On Tuesday, Bill Gates released a provocative new treatise on climate change in which he laid out what he sees as necessary ahead of November’s climate summit. Before that, on Friday afternoon, the billionaire philanthropist gathered with half a dozen journalists in a conference room in Manhattan to discuss his latest ideas over lunch. Heatmap’s Robinson Meyer, who was in attendance, has a good breakdown of some of what Gates discussed. I also attended the lunch and wanted to highlight another point Gates made: The West is losing the race for new nuclear power. When it comes to fission, China is building more reactors than anyone else, and helped perfect the Westinghouse AP1000 before its successful construction in the U.S. Gates’ own reactor developer, TerraPower, had plans to build its debut plant in China prior to the souring in relations between Washington and Beijing nearly a decade ago. When it comes to fusion, he said, there’s no topping how much funding China has directed toward the technology.
“The amount of money they’re putting into fusion is more than the rest of the world put together, times two,” Gates told us. “There is a substantial amount of Chinese capital going into that, and in fission, they built the most reactors.”
Chemical giant Honeywell has announced a new technology that converts agricultural and forestry waste into ready-to-use renewable fuels that can directly replace the carbon-intensive fuel used by large ships and airplanes. The so-called “Biocrude Upgrading” processing hardware can be provided in modular form and equipped to ships at a moment when global regulators are seeking to slash the roughly 3% of planet-heating emissions that come from cargo vessels. “The maritime industry has a real need for renewable fuels that are immediately available and cost effective,” Ken West, Honeywell’s energy and sustainability solutions president, said in a statement. The news comes nearly two weeks after Trump “torpedoed” — as Heatmap’s Katie Brigham put it — efforts at the International Maritime Organization to slash emissions from regulated ships.

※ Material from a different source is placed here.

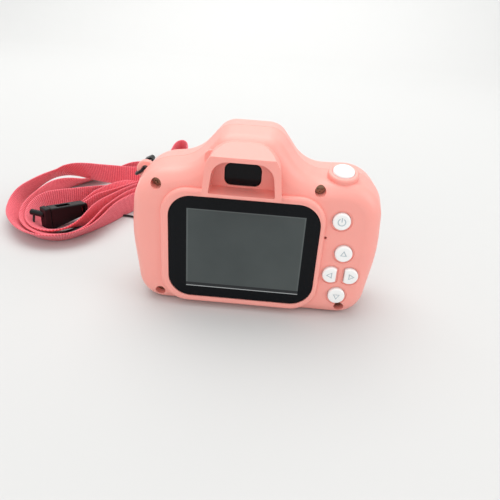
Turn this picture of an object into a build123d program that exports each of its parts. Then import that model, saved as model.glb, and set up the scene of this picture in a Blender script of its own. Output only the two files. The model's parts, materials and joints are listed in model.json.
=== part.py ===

The geothermal startup Eavor said Tuesday that its breakthroughs in drilling had slashed the time it takes to drill its wells underground. The Canadian company said that the results of two years of drilling at its flagship project in Geretsried, Germany, showed its efforts to dig to hotter and deeper locations are working. “Much like wind and solar have come down the cost curve, much like unconventional shale [oil and gas] have come down the cost curve, we now have a technical proof-point that we’ve done that in Europe,” Jeanine Vany, a cofounder and executive vice president of corporate affairs at Eavor, told Canary Media’s Maria Gallucci.
The breakup of the ancient supercontinent 1.5 billion years ago transformed the Earth’s surface environments and laid the groundwork for the emergence of complex life. That’s according to new research by Australian scientists at the University of Sydney and the University of Adelaide. The findings challenge what has long been called the “boring billion,” a time when biological and geological changes effectively stalled. The plate tectonics that reshaped the planet triggered conditions that supported oxygen-rich oceans and fostered the appearance of the first eukaryotes, the ancestors of all complex life. “Our work reveals that deep Earth processes, specifically the breakup of the ancient supercontinent Nuna, set off a chain of events that reduced volcanic carbon dioxide emissions and expanded the shallow marine habitats where early eukaryotes evolved,” Dietmar Müller, a University of Sydney professor and the study’s lead author, said in a press release.